Antiviral restriction factors: Understanding determinants of host range and barriers to species-jumping in livestock viral disease

Lead Research Organisation: The Pirbright Institute
Department Name: Picornavirus Molecular Biology

Abstract

The importance of host species jumping by viruses has been recently highlighted by the zoonotic spread of a coronavirus likely originating in bats, resulting in the human pandemic of COVID-19. However, viruses jumping from animals to humans is a relatively uncommon event. Most viruses are effectively marooned in their normal host species and are unable to infect other species. This is because viruses have usually become finely tuned to infect just one or a limited number of specific species. Species outside the viruses normal host range present a different host environment containing unfamiliar obstacles or barriers that can prevent virus infections. At present we have a poor understanding of most of these barriers that prevent host species jumping including those that protect humans from infections with most animal viruses.

In this project we aim to identify the barriers that prevent animal viruses from jumping species, including infecting humans. A better understanding of what these barriers are could enhance our ability to predict what viruses are likely to jump from animals to humans. Improving this prediction capability could help reduce or prevent the devastating impacts of viral zoonoses. We will focus on viruses of livestock animals, because despite the high profile of zoonoses originating from wildlife, in fact 99% of zoonotic infections are caused by contact with livestock and only the remaining 1% is due to contact with wildlife trade.

One established barrier is the inability of a virus to enter the cell of a species outside its natural host range. Viruses enter cells using molecules on the cell surface known as receptors and viruses can be highly specialised to use a specific receptor. Variation in receptor molecules between different species, can prevent a virus from being able to enter cells of a different species. However, cell entry is not always a barrier to infection. For example, foot-and-mouth disease virus (FMDV) causes disease in pigs and cows, but is unable to infect humans, yet it enters human cells just as effectively as bovine cells. Similar observations have been made for bovine respiratory syncytial virus (bRSV) and swine vesicular disease virus (SVDV). This means there must be other barriers that protect humans from infections with these livestock viruses.

We suspect these other barriers are part of the human innate immune system, specifically interferon stimulated genes (ISGs).

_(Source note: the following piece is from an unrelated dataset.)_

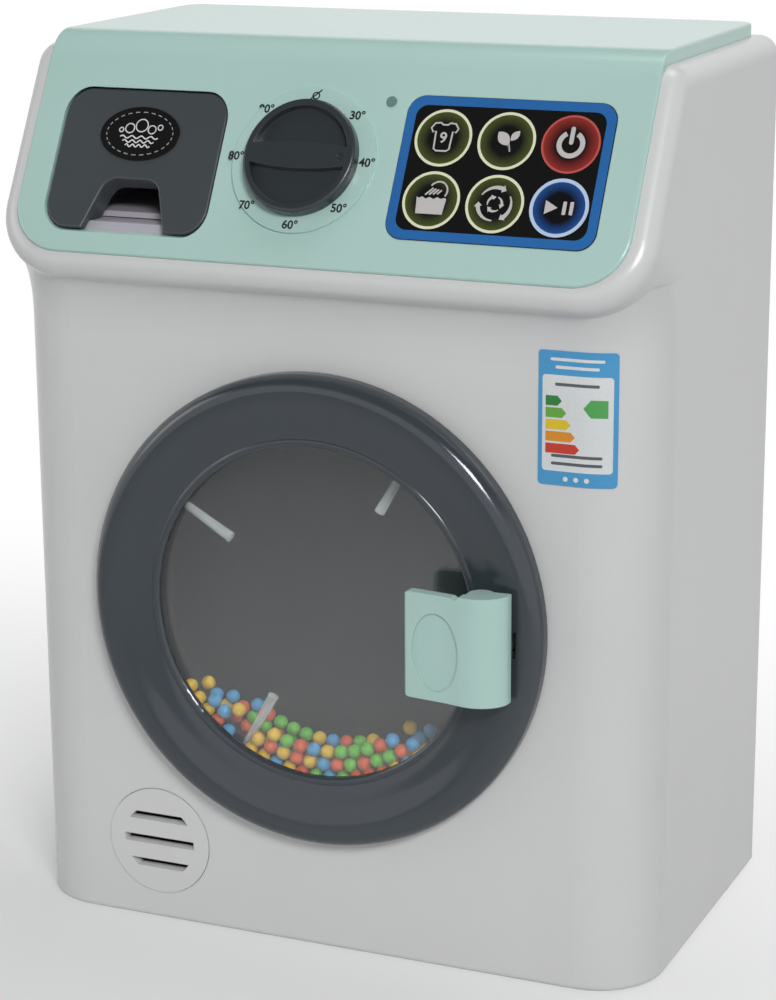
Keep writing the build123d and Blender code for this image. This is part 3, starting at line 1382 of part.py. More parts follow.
def speaker_frame():
    rear = SPEAKER_SEAT + SPEAKER_DEEP
    rim_back = SPEAKER_SEAT + SPEAKER_RIM
    middle = SPEAKER_SEAT + SPEAKER_RIM / 2
    throat = COIL_FORMER_R + 2 * CONE_PLAY
    points = [(CONE_R + CONE_PLAY, middle), (SPEAKER_R - SPEAKER_SKIN, middle)]
    points += [(SPEAKER_MAGNET_R + SPEAKER_SKIN, rear), (throat, rear), (throat, rear - SPEAKER_SKIN)]
    points += [(SPEAKER_MAGNET_R, rear - SPEAKER_SKIN), (CONE_R + CONE_PLAY, rim_back)]
    rim = slab(speaker_rim(), SPEAKER_SEAT, rim_back, VENT_X, VENT_Z)
    return rim + spun(points, VENT_X, VENT_Z)


def speaker_cone():
    low = SPEAKER_SEAT + FIT
    deep = low + CONE_DEEP
    points = [(CONE_R, low), (CONE_R, low + CONE_SKIN), (COIL_FORMER_R, deep)]
    points += [(COIL_FORMER_R, deep - CONE_SKIN), (0, deep - DUST_CAP), (0, deep - DUST_CAP - CONE_SKIN)]
    points += [(COIL_FORMER_R, deep - 2 * CONE_SKIN), (CONE_R - CONE_FLAT, low)]
    return spun(points, VENT_X, VENT_Z)


def speaker_magnet():
    rear = SPEAKER_SEAT + SPEAKER_DEEP
    return rod(SPEAKER_MAGNET_R, rear, rear + SPEAKER_MAGNET_H, VENT_X, VENT_Z)


def energy_label():
    shape = RectangleRounded(LABEL_W, LABEL_H, LABEL_R)
    label = slab(shape, -LATCH_REACH, LABEL_WRAP, LABEL_X, FASCIA_Z - LABEL_DROP)
    return (label & housing_form(-LABEL_THICK)) - housing_form(0)


# Batteries

def battery_box():
    front = BACK_SEAT - BOX_DEEP
    box = slab(Rectangle(BOX_W, BOX_H), front, BACK_SEAT, 0, BATTERY_Z)
    flange_h = BATTERY_DOOR_H + 2 * BOX_WALL + 4
    flange = Rectangle(BOX_W + 2 * BOX_FLANGE, flange_h)
    box += slab(flange, BACK_SEAT - BOX_FLANGE_THICK, BACK_SEAT, 0, BATTERY_Z)
    screw_z = BATTERY_Z + DOOR_SCREW_RISE
    box += rod(BOSS_R - 1, BACK_SEAT - SHANK_LEN - 2, BACK_SEAT, 0, screw_z)
    room = Rectangle(BOX_W - 2 * BOX_WALL, BOX_H - 2 * BOX_WALL)
    box -= slab(room, front + BOX_WALL, BACK_SEAT + WALL, 0, BATTERY_Z)
    box -= rod(SHANK_R, BACK_SEAT - SHANK_LEN, BACK_SEAT + 1, 0, screw_z)
    tab_z = BATTERY_Z - BATTERY_DOOR_H / 2
    for x in (-DOOR_TAB_X, DOOR_TAB_X):
        slot = Rectangle(DOOR_TAB_W + 2 * FIT, DOOR_TAB_H + 1)
        box -= slab(slot, BACK_SEAT - 2 * BOX_FLANGE_THICK, BACK_SEAT + WALL, x, tab_z)
    return box


def cell_depth():
    return BACK_SEAT - BOX_DEEP + BOX_WALL + CELL_R + FIT


def battery_cell():
    """One cell standing upright, plus end up."""
    body = Cylinder(CELL_R, CELL_LEN)
    return body + Pos(0, 0, CELL_LEN / 2 + CELL_NUB / 2) * Cylinder(CELL_NUB_R, CELL_NUB)


def battery_cells():
    cells = []
    for step in range(CELL_COUNT):
        x = (step - (CELL_COUNT - 1) / 2) * CELL_PITCH
        flip = 180 * (step % 2)
        cells.append(Pos(x, FRONT_Y + cell_depth(), BATTERY_Z) * Rot(flip, 0, 0) * battery_cell())
    return group(cells)


def battery_contacts():
    """Sprung plates at both ends of every cell."""
    contacts = []
    inner = BOX_H / 2 - BOX_WALL
    for step in range(CELL_COUNT):
        x = (step - (CELL_COUNT - 1) / 2) * CELL_PITCH
        flip = 1 - 2 * (step % 2)
        for end in (1, -1):
            gap = inner - CELL_LEN / 2 - (CELL_NUB if end == flip else 0)
            y = FRONT_Y + cell_depth()
            centre = BATTERY_Z + end * (inner - gap / 2)
            contacts.append(Pos(x, y, centre) * contact_spring(gap))
    return group(contacts)


def contact_spring(gap):
    """Bent strip that fills the gap between the box and a cell end."""
    half = CONTACT_W / 2
    arms = Rectangle(CONTACT_W, gap) - Pos(CONTACT_THICK, 0) * Rectangle(CONTACT_W, gap - 2 * CONTACT_THICK)
    return extrude(Plane.XZ * arms, half, both=True)


def battery_door():
    outline = RectangleRounded(BATTERY_DOOR_W, BATTERY_DOOR_H, BATTERY_DOOR_R)
    outside = BACK_SEAT + BATTERY_DOOR_THICK
    door = slab(outline, BACK_SEAT, outside, 0, BATTERY_Z)
    tab_z = BATTERY_Z - BATTERY_DOOR_H / 2
    for x in (-DOOR_TAB_X, DOOR_TAB_X):
        tab = Rectangle(DOOR_TAB_W, DOOR_TAB_H)
        door += slab(tab, BACK_SEAT - BOX_FLANGE_THICK, BACK_SEAT - FIT, x, tab_z)
        neck = Rectangle(DOOR_TAB_W, DOOR_TAB_NECK)
        door += slab(neck, BACK_SEAT - 1, BACK_SEAT + 1, x, tab_z + DOOR_TAB_H / 4)
    screw_z = BATTERY_Z + DOOR_SCREW_RISE
    seat = sunk_screw(HEAD_R + SINK_FIT, HEAD_H, SHANK_R + SINK_FIT, 2 * BATTERY_DOOR_THICK)
    door -= backing(outside, 0, screw_z) * seat
    for step in range(-2, 3):
        z = BATTERY_Z - GRIP_DROP + GRIP_PITCH * step
        groove = SlotOverall(GRIP_RIB_W, GRIP_PITCH / 2)
        door -= slab(groove, outside - GRIP_DEEP, CASE_DEPTH + 1, 0, z)
    return door


def battery_door_screw():
    shank = SHANK_LEN + BATTERY_DOOR_THICK - 2 * SINK_SET
    screw = sunk_screw(HEAD_R, HEAD_H, SHANK_R, shank) - cross_recess()
    return backing(BACK_SEAT + BATTERY_DOOR_THICK - SINK_SET, 0, BATTERY_Z + DOOR_SCREW_RISE) * screw


def fixing_screws():
    """Identical small screws of the drum housing, gearbox, speaker, drawer guide, board and top cover."""
    screw = pan_screw()
    turned = Rot(180, 0, 0) * screw
    screws = [backing(TUB_EAR_SEAT + TUB_EAR_THICK, x, z) * screw for x, z in ear_places()]
    screws += [backing(GEARBOX_REAR, x, z) * screw for x, z in GEARBOX_POSTS]
    screws += [backing(SPEAKER_SEAT + SPEAKER_RIM, x, z) * screw for x, z in speaker_places()]
    for x, rise in board_corners():
        screws.append(fascia(x, rise, BOARD_TOP - BOARD_THICK).location * turned)
    for x, rise in guide_ears():
        screws.append(fascia(x, rise, PLUG_BACK - GUIDE_FLANGE_THICK).location * turned)
    screws += [Pos(x, y, WHITE_TOP - WALL) * turned for x, y in top_boss_places()]
    return group(screws)


# Beads

def bead():
    """Twenty sided bead."""
    golden = (1 + sqrt(5)) / 2
    scale = BEAD_R / sqrt(1 + golden ** 2)
    corners = []
    for a in (-1, 1):
        for b in (-golden, golden):
            corners += [Vector(0, a, b) * scale, Vector(a, b, 0) * scale, Vector(b, 0, a) * scale]
    side = 2 * scale
    faces = []
    for trio in combinations(corners, 3):
        if all(abs((p - q).length - side) < 1e-6 for p, q in combinations(trio, 2)):
            faces.append(make_face(Polyline(*trio, close=True)))
    return Solid(Shell(faces))


def bead_places(colour):
    """Centres of the beads of one colour, in a front and a back layer."""
    places = []
    front = CHAMBER_FRONT + BEAD_R + BEAD_GAP
    back = CHAMBER_BACK - BEAD_R - BEAD_GAP
    for row, letters in enumerate(BEAD_ROWS):
        radius = BEAD_RIM - row * BEAD_ROW
        step = degrees(BEAD_STEP / radius)
        start = BEAD_START + row * BEAD_ROW_SHIFT
        for layer, (depth, order) in enumerate(((front, letters), (back, letters[::-1]))):
            for place, letter in enumerate(order):
                angle = radians(start + (place + layer / 2) * step)
                if letter == colour:
                    places.append((radius * cos(angle), FRONT_Y + depth, DOOR_Z + radius * sin(angle)))
    return places


def beads(colour):
    shape = bead()
    return group(Pos(*place) * shape for place in bead_places(colour))


os.makedirs("parts", exist_ok=True)

NODES = {
    "cabinet_shell": cabinet_shell,
    "back_cover": back_cover,
    "back_cover_screws": back_cover_screws,
    "top_cover": top_cover,
    "drawer_front": drawer_front,
    "drawer_badge": drawer_badge,
    "drawer_tray": drawer_tray,
    "drawer_guide": drawer_guide,
    "dial_knob": dial_knob,
    "dial_spindle": dial_spindle,
    "dial_switch": dial_switch,
    "touch_panel": touch_panel,
    "indicator_lens": indicator_lens,
    "indicator_led": indicator_led,
    "control_board": control_board,
    "panel_lamps": panel_lamps,
    "board_chips": board_chips,
    "door_ring": door_ring,
    "door_window": door_window,
    "window_retainer": window_retainer,
    "retainer_screws": retainer_screws,
    "hinge_pin": hinge_pin,
    "latch_handle": latch_handle,
    "latch_pin": latch_pin,
    "latch_spring": latch_spring,
    "latch_keeper": latch_keeper,
    "drum_window": drum_window,
    "drum_shell": drum_shell,
    "drum_pins": drum_pins,
    "drum_shaft": drum_shaft,
    "shaft_clip": shaft_clip,
    "drum_gear": drum_gear,
    "drum_housing": drum_housing,
    "shaft_bush": shaft_bush,
    "idler_gear": idler_gear,
    "idler_axle": idler_axle,
    "gearbox_cover": gearbox_cover,
    "motor_can": motor_can,
    "motor_cap": motor_cap,
    "motor_terminals": motor_terminals,
    "motor_shaft": motor_shaft,
    "motor_pinion": motor_pinion,
    "vent_grille": vent_grille,
    "speaker_frame": speaker_frame,
    "speaker_cone": speaker_cone,
    "speaker_magnet": speaker_magnet,
    "energy_label": energy_label,
    "battery_box": battery_box,
    "battery_cells": battery_cells,
    "battery_contacts": battery_contacts,
    "battery_door": battery_door,
    "battery_door_screw": battery_door_screw,
    "fixing_screws": fixing_screws,
    "yellow_beads": lambda: beads("Y"),
    "orange_beads": lambda: beads("O"),
    "green_beads": lambda: beads("G"),
    "blue_beads": lambda: beads("B"),
}

for name, make in NODES.items():
    export_step(make(), f"parts/{name}.step")
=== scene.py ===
# %% [markdown]
# # A toy washing machine, dressed in Blender
#
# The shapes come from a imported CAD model. This script gives them their finishes, adds what is
# too small or too smooth for the CAD (prints, round beads), and sets up the camera and light.
# Run it from top to bottom: every cell prints what it made.

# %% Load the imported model
import math

import bmesh
import bpy
from mathutils import Matrix, Vector


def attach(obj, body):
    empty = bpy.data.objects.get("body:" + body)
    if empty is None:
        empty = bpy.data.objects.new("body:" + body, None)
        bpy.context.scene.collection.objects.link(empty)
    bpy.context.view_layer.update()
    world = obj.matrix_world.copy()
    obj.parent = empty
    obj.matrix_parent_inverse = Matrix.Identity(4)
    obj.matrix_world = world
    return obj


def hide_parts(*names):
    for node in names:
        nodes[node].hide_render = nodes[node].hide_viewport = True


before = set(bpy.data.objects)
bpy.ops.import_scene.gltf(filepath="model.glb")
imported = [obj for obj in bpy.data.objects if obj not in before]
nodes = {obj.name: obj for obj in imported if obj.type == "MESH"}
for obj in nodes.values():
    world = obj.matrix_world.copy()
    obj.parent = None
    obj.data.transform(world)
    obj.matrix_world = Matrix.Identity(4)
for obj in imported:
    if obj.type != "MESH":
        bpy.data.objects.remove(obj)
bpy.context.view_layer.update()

# %% [markdown]
# ## Measures
#
# Blender works in metres, and a toy is easier to think of in millimetres, so every size below
# is written in millimetres and multiplied by MM where it meets Blender.

# %% Sizes that the prints share with the model
MM = 0.001
FRONT_Y = -49.5
FASCIA_Z = 231.3
FASCIA_REACH = 2.15
TILT = math.radians(29.3)
PRINT_THICK = 0.03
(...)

ISGs are activated during viral infections, there are hundreds of different ISGs, each with a specialised antiviral function, each one acting like a different "tool" on a "Swiss army antiviral knife". While the bulk of the tools are the same between different mammalian species, each species has a few tools that are unique to it. For example, humans have certain "Swiss army knife tools" that are absent in livestock animals. These unique genes may be specialised to protect humans from infections against specific viruses. We screened a library containing over 500 different human ISGs for anti-FMDV activity and have identified genes or 'restriction factors' that are not present in cows or pigs. These genes likely protect humans and some other mammals from FMDV infections.

We would like to determine in greater detail how these genes in the mammalian "Swiss army antiviral knife" protects against species jumping including into humans, by FMDV and other livestock viruses.

Technical Summary

Studies of the biological factors governing virus host range have traditionally focused on receptor tropism. However, for numerous viruses, receptor usage does not appear to contribute to host range. For example, the picornavirus FMDV circulates in livestock species such as cows and pigs, but does not cause disease in humans or horses, despite the human and equine receptors allowing efficient cell entry in vitro, indicating the presence of non-receptor-based barriers to infection in these species. We observed that, in human cells, efficient replication was prevented by the presence of an intact interferon (IFN) response. Further, by screening libraries of ISGs, we identified primate-specific restriction factors which prevent infection in vitro but which do not exist in FMD-susceptible species. We have further characterised one of these genes and shown that it does not restrict infections of a related human picornavirus, indicating that human viruses may be adapted to avoid restriction by these ISGs.

In this proposal, we intend to characterise the roles which these ISGs play in preventing FMDV infections in humans and other mammals. To do this, we will first overexpress the orthologues from a panel of different species to observe the pattern of restriction. Conversely, we will knock out these genes using siRNA and CRISPR-Cas9 approaches.

Next, we will investigate if the innate immune system can protect humans from other livestock viruses, by testing the ability of the already identified ISGs to block other livestock viruses, as well as perform new ISG screens to identify further inhibitory ISGs.

Finally, we will assess if and how viruses can overcome a hosts' innate immune response. To do this, we will passage viruses in the presence of restriction factors and isolate viruses which show enhanced replication. We will use next generation sequencing to study the evolution of adaptive substitutions and correlate sequence changes with virus phenotype.